Blog / Oct. 20

The Allocation Imperative: Do You Know How Your Inventory Investment is Being Spent?

Carlo Hanna

We all know the old saying, right inventory, right place, right time, (right size for apparel/footwear); in my experience, however, I often find that many retailers’ allocation processes don’t necessarily complement the time invested in the buying, assorting and planning processes.  If we think of how much time is spent designing, developing, planning, assorting and producing merchandise, say up to 18 months, and then we think of how much time and resources is devoted to allocation, I think we can agree that more focus is needed to achieve precise allocation.

As inventory is either a retailer’s biggest asset or their biggest liability, how each unit is allocated can be equated to how each dollar is spent towards an investment.  The return on your investment can either be very rewarding or extremely disappointing.  Best in class retailers have this piece figured out and their allocation team is considered an equally important role in the Merchandise, Planning and Allocation (MP&A) process.

With MP&A, establishing a strong business process is the foundation to driving consistency, accuracy and achieving results.  Focusing specifically on the allocation piece, it is critical that the proper planning and setup happens prior to the goods arriving at the distribution center.  Understanding key components like life of item, intended customer demographic, size range, flow strategy and other information is critical to ROI-driven allocation.

Of course, the system in place for allocation also plays a big role in supporting an optimized and lifecycle driven allocation process.  When evaluating Allocation & Replenishment solutions, it’s important to note that some solutions offer out of the box allocation logic, some solutions require users to create all their own logic, and thirdly, solutions like Aptos Allocation and Replenishment are available that offer both out of the box logic as well as the ability to create user defined logic.

Because the out of the box logic is typically very basic, it is highly recommended that a tool that offers user defined calculations is leveraged.  User defined calculations are important because they allow specific instructions to occur with each distribution.  Things like location attributes, product attributes or multiple time dimensions can be leveraged to create a user defined calculation along with many mathematical functions.  Since the information you have available to make decisions varies at each point in the lifecycle, how you leverage that information should be incorporated into your Allocation & Replenishment solution.

The next important criteria in evaluating a solution is whether you have the ability to setup distributions for auto allocation or whether distributions need to be setup manually.  Of course, the goal here is efficiency.  It is simply not efficient for a user to manually allocate each item and there is also an impact to when the distribution center actually receives said distributions.  In order to keep goods moving, the DC team working and planners focused on plans, an auto allocation process is a must.

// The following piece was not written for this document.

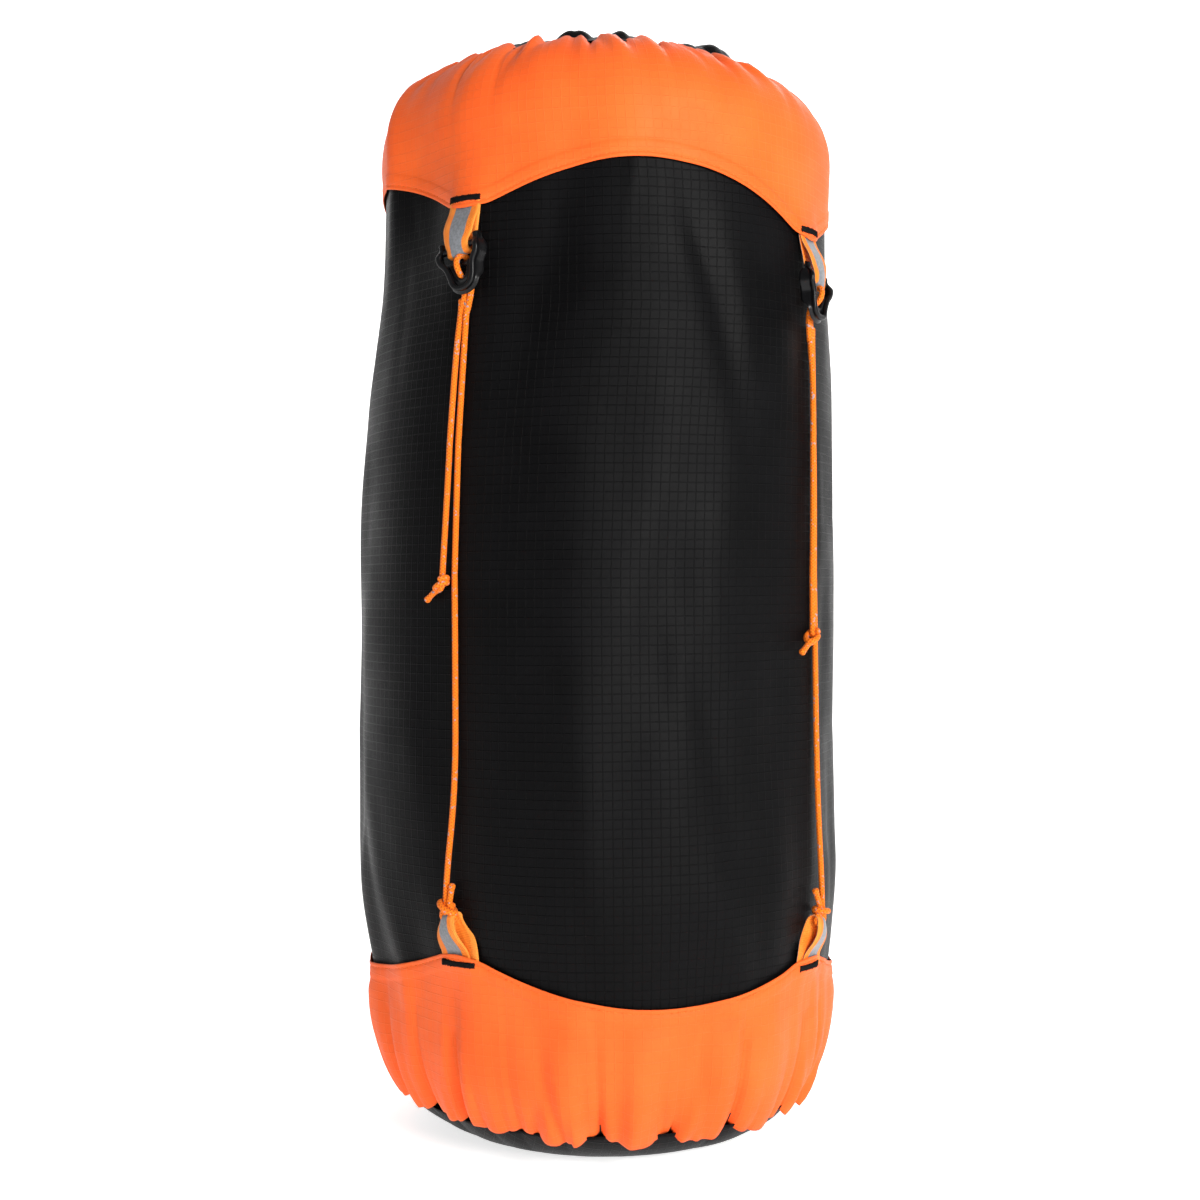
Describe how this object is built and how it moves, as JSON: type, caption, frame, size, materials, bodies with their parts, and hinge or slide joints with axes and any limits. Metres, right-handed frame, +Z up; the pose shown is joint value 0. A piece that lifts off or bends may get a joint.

That being said, all distributions can’t be put on auto allocation.  There are many instances where an allocation requires user intervention.  There are many reasons for this, perhaps the sales are beating expectations and inventory is limited or perhaps the opposite is occurring and allocations need to slow down.  However, it is not easy to always identify which items should be auto allocated and which ones require special care.  For this reason, having a strong analytics solution with an exception reporting process helps in that identification process.  With a strong analytics solution, alerts can be setup which can let users know of items with DC stock that are turning x % faster than the chain to help prioritize those distributions.  Users should be reviewing this exception report weekly and making decisions on which of those items should be managed manually and which can be ignored to continue running on auto allocation.

Inventory management is a critical component to running a profitable retail business.  Investors are consistently looking at inventory cleanliness and ownership on a year over year basis.  The allocation process while extremely complex and sometimes overwhelming can be turned into something that is automated, is exception based and is repetitive with the right systems and processes in place.  Once the allocation process is optimized, the right stores should be well in stock at each point in the lifecycle.  If you spend your inventory in this way, you can have the maximum return on your investment.